During the 75 years since Hiroshima, the most enduring lie is that the atomic bomb was dropped to end the war in the Pacific and to save lives.

“Even without the atomic bombing attacks,” concluded the United States Strategic Bombing Survey of 1946, “air supremacy over Japan could have exerted sufficient pressure to bring about unconditional surrender and obviate the need for invasion. “Based on a detailed investigation of all the facts, and supported by the testimony of the surviving Japanese leaders involved, it is the Survey’s opinion that … Japan would have surrendered even if the atomic bombs had not been dropped, even if Russia had not entered the war [against Japan] and even if no invasion had been planned or contemplated.”
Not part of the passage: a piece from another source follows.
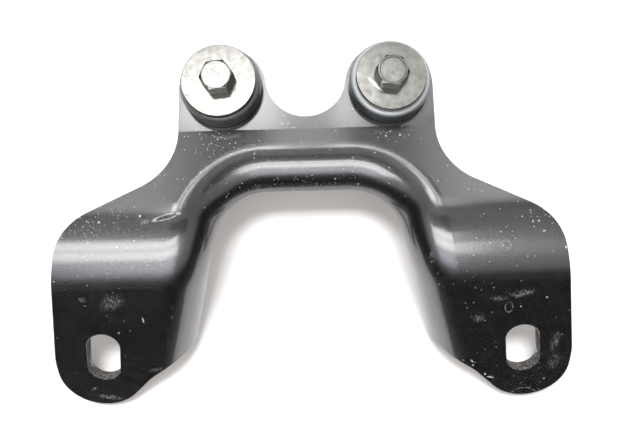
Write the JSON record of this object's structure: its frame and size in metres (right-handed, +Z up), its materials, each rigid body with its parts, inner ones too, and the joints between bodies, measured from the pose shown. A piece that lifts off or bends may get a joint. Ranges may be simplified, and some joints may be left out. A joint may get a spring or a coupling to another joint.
{
  "type": "fuel tank bracket",
  "caption": "Pressed steel motorbike fuel tank bracket with an arched cut-out, slotted legs and rubber-damped bolts in its ears.",
  "frame": {"origin": "centre of the bounding box's bottom, on the surface that the bracket lies on", "axes": "+X across the bracket from left to right, +Y from the legs to the ears, +Z up"},
  "size_m": [0.1848, 0.1281, 0.0356],
  "materials": {
    "satin_black_paint": "satin black paint on pressed steel, scuffed and dusty",
    "damper_rubber": "matte moulded rubber, dark blue-grey",
    "zinc_plated_steel": "zinc plated, dulled and scuffed",
    "blackened_steel": "blackened steel, semi-gloss, dulled and scuffed"
  },
  "bodies": {
    "root": {"bracket_plate": "satin_black_paint", "left_rubber_damper": "damper_rubber", "left_collar": "zinc_plated_steel", "left_washer": "blackened_steel", "left_bolt": "blackened_steel", "right_rubber_damper": "damper_rubber", "right_collar": "zinc_plated_steel", "right_washer": "blackened_steel", "right_bolt": "blackened_steel"}
  },
  "joints": []
}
The National Archives in Washington contains documented Japanese peace overtures as early as 1943. None was pursued. A cable sent on May 5, 1945 by the German ambassador in Tokyo and intercepted by the U.S. made clear the Japanese were desperate to sue for peace, including “capitulation even if the terms were hard”. Nothing was done.

The U.S. Secretary of War, Henry Stimson, told President Truman he was “fearful” that the U.S. Air Force would have Japan so “bombed out” that the new weapon would not be able “to show its strength”. Stimson later admitted that “no effort was made, and none was seriously considered, to achieve surrender merely in order not to have to use the [atomic] bomb”.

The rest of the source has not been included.